→ **Aim of the task**: Copy out the lines of the records below, and only those lines, from the one with "Reconstruct the object" through the one with "BEVEL_X, BEVEL_Y = 126.5, 36.0", exactly as they appear.

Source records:
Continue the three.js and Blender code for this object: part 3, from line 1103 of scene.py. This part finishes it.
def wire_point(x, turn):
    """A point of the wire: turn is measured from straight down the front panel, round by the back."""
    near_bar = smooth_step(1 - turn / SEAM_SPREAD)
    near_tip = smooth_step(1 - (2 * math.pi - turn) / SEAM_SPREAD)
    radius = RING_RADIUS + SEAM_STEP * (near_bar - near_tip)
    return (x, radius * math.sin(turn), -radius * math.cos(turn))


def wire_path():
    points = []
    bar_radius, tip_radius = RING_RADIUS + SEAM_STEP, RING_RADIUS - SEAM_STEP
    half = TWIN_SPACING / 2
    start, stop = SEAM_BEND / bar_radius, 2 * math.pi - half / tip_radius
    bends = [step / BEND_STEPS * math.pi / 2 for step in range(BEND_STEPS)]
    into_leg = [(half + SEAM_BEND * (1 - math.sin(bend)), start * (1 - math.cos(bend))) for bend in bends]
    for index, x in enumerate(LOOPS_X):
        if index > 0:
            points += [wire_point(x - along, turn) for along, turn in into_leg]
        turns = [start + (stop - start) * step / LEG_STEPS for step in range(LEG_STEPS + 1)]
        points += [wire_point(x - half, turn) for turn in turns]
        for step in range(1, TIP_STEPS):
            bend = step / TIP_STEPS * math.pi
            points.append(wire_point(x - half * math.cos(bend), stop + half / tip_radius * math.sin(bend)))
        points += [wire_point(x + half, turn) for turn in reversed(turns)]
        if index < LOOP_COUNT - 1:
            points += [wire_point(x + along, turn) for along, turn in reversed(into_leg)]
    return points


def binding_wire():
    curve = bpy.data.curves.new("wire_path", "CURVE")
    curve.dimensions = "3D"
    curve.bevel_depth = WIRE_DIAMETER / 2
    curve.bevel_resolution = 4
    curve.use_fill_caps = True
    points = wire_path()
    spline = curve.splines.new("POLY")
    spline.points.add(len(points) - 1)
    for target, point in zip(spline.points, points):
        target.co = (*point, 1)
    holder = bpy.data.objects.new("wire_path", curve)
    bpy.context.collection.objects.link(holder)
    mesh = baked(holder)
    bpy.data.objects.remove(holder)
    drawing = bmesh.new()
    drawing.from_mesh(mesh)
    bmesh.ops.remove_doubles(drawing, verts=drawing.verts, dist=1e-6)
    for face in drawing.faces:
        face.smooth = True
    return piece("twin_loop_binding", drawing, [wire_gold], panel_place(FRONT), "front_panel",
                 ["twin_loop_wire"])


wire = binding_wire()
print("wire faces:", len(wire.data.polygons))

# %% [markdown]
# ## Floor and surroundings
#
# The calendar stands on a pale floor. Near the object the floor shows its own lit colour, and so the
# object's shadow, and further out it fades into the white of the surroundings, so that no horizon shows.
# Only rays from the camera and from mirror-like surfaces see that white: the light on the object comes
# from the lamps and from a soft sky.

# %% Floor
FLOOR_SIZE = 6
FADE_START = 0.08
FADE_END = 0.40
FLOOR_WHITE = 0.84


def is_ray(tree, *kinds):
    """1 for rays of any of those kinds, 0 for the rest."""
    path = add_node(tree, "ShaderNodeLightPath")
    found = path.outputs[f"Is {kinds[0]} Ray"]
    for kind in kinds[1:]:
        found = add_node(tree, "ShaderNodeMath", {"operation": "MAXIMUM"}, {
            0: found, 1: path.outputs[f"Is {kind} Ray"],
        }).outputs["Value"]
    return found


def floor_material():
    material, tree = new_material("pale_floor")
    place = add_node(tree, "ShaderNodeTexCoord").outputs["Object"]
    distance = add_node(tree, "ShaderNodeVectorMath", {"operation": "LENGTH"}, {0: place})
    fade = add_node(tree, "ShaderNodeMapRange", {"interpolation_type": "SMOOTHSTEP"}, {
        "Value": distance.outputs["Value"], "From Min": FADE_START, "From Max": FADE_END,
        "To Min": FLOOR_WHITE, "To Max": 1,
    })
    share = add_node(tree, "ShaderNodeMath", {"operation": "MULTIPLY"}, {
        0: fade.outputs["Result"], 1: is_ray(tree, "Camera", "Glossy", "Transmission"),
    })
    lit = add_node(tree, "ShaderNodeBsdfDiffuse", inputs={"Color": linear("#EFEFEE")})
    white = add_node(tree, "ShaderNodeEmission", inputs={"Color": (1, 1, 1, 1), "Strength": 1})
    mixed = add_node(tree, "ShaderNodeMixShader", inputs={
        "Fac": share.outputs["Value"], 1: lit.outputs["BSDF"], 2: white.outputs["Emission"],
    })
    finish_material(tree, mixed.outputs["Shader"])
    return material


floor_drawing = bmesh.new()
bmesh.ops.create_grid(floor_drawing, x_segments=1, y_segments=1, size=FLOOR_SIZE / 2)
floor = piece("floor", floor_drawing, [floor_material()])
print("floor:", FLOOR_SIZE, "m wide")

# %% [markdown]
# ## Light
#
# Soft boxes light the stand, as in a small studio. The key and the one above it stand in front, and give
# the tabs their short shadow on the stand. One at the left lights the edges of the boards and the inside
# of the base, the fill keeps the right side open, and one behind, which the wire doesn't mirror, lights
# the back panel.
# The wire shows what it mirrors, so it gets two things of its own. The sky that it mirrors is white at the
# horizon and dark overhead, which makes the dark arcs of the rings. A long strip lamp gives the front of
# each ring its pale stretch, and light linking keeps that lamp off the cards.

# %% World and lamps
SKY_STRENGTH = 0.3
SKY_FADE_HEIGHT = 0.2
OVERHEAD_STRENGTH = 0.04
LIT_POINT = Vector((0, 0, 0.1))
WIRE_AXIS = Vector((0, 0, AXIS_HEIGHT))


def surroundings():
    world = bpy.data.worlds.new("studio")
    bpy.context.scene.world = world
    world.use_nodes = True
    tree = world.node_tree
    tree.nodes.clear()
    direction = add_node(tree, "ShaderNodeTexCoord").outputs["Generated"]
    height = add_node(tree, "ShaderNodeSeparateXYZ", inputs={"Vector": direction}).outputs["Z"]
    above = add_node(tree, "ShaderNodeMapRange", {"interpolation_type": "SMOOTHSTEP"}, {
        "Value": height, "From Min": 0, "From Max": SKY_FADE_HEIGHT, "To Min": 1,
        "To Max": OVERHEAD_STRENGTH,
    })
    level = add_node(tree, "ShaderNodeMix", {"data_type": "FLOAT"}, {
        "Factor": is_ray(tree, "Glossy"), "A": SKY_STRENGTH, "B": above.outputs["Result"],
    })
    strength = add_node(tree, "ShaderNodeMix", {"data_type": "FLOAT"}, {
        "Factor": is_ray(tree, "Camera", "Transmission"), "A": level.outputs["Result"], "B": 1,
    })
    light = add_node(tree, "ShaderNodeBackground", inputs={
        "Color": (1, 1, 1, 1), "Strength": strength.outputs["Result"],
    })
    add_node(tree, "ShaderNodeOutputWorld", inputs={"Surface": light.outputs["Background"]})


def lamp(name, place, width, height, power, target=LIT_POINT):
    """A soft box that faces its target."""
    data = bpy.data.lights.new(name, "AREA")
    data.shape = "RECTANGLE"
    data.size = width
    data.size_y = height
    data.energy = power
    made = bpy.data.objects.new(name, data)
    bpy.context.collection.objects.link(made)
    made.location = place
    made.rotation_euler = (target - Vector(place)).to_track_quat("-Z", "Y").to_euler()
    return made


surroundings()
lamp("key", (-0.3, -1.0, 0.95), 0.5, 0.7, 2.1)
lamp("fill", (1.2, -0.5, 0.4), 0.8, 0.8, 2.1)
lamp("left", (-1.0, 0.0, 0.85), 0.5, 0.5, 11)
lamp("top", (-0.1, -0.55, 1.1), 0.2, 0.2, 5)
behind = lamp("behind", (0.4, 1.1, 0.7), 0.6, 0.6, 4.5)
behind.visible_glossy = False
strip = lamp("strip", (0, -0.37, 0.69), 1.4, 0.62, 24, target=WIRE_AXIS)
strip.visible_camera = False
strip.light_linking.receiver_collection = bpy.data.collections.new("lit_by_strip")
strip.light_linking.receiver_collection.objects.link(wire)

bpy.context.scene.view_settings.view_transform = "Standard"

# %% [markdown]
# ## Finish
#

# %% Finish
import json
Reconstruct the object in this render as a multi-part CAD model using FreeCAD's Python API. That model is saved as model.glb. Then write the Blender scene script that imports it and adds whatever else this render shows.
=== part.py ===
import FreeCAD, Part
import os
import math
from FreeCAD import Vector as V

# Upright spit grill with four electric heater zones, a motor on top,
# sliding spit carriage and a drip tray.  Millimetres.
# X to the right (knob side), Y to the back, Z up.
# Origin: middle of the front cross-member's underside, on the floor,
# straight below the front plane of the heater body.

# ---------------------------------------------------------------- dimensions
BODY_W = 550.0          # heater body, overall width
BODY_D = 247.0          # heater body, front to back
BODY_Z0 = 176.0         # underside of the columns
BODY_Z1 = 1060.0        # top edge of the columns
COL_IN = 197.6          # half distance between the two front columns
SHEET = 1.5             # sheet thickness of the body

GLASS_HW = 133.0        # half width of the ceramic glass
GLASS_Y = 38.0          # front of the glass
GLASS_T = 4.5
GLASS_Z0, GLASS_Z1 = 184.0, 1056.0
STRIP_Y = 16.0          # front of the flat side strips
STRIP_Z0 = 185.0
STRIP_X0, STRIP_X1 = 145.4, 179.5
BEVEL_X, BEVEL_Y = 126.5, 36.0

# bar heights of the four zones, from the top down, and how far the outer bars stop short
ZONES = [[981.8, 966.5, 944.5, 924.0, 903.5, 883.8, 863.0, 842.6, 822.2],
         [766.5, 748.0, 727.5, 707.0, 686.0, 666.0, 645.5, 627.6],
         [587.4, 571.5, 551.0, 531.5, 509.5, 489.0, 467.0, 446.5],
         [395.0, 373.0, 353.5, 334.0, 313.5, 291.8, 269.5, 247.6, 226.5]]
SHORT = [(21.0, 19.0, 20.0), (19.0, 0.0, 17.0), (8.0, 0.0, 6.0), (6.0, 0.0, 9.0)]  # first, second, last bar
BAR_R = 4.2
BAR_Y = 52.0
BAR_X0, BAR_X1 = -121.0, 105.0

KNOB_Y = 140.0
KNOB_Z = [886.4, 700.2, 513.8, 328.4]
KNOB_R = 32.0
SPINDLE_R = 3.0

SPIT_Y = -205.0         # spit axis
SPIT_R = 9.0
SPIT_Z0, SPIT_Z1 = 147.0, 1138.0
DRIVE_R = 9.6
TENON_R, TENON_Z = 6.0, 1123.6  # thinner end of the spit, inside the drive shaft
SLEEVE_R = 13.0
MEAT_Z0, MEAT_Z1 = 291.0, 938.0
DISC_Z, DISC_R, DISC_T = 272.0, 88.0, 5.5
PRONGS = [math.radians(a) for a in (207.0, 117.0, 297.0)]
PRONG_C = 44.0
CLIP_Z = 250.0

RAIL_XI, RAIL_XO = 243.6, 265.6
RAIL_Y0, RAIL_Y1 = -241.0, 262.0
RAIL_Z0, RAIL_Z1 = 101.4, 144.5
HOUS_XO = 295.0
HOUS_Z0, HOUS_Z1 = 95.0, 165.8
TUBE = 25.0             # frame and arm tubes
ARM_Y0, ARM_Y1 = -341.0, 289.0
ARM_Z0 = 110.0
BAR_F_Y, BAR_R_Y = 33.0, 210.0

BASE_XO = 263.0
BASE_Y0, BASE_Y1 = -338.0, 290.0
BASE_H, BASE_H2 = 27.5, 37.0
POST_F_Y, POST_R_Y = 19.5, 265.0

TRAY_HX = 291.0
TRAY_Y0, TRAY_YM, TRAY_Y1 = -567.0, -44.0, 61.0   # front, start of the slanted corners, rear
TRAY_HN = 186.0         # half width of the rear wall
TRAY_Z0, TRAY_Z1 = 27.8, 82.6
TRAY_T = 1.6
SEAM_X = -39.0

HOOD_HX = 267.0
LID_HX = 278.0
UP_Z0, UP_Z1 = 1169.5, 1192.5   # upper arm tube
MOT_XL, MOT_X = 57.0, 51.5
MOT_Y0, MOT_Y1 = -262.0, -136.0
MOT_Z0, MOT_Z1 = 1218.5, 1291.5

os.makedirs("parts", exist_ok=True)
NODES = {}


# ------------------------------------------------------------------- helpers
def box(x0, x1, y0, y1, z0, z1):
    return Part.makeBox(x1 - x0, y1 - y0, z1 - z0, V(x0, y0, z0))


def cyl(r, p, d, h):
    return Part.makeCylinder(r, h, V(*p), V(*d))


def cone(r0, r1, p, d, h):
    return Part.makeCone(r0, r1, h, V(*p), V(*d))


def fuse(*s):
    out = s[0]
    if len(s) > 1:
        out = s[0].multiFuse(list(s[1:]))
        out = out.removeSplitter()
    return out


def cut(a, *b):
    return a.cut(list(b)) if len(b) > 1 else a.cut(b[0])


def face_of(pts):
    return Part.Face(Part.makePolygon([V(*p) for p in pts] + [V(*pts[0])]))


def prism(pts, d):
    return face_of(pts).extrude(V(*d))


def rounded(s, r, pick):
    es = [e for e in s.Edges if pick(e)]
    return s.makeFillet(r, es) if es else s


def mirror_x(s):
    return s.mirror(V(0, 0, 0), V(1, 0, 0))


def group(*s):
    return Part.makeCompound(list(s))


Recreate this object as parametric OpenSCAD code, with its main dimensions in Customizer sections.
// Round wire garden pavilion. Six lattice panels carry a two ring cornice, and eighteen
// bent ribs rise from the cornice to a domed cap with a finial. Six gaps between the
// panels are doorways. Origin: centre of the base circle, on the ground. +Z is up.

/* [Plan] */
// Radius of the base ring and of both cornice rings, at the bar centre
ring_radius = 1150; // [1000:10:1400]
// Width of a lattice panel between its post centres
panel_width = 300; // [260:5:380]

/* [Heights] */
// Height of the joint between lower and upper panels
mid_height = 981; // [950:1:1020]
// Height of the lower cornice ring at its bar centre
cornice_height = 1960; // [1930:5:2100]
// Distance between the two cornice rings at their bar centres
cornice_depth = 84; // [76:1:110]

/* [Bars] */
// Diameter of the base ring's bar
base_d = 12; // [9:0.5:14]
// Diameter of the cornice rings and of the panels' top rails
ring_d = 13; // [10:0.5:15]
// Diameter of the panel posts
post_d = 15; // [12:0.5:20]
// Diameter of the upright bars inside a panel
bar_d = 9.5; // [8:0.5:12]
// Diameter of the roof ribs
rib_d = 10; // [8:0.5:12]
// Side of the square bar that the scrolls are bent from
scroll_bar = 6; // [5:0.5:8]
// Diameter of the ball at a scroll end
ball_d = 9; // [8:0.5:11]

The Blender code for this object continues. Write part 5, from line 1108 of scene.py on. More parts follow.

→ **Output**:
Reconstruct the object in this render as a multi-part CAD model using FreeCAD's Python API. That model is saved as model.glb. Then write the Blender scene script that imports it and adds whatever else this render shows.
=== part.py ===
import FreeCAD, Part
import os
import math
from FreeCAD import Vector as V

# Upright spit grill with four electric heater zones, a motor on top,
# sliding spit carriage and a drip tray.  Millimetres.
# X to the right (knob side), Y to the back, Z up.
# Origin: middle of the front cross-member's underside, on the floor,
# straight below the front plane of the heater body.

# ---------------------------------------------------------------- dimensions
BODY_W = 550.0          # heater body, overall width
BODY_D = 247.0          # heater body, front to back
BODY_Z0 = 176.0         # underside of the columns
BODY_Z1 = 1060.0        # top edge of the columns
COL_IN = 197.6          # half distance between the two front columns
SHEET = 1.5             # sheet thickness of the body

GLASS_HW = 133.0        # half width of the ceramic glass
GLASS_Y = 38.0          # front of the glass
GLASS_T = 4.5
GLASS_Z0, GLASS_Z1 = 184.0, 1056.0
STRIP_Y = 16.0          # front of the flat side strips
STRIP_Z0 = 185.0
STRIP_X0, STRIP_X1 = 145.4, 179.5
BEVEL_X, BEVEL_Y = 126.5, 36.0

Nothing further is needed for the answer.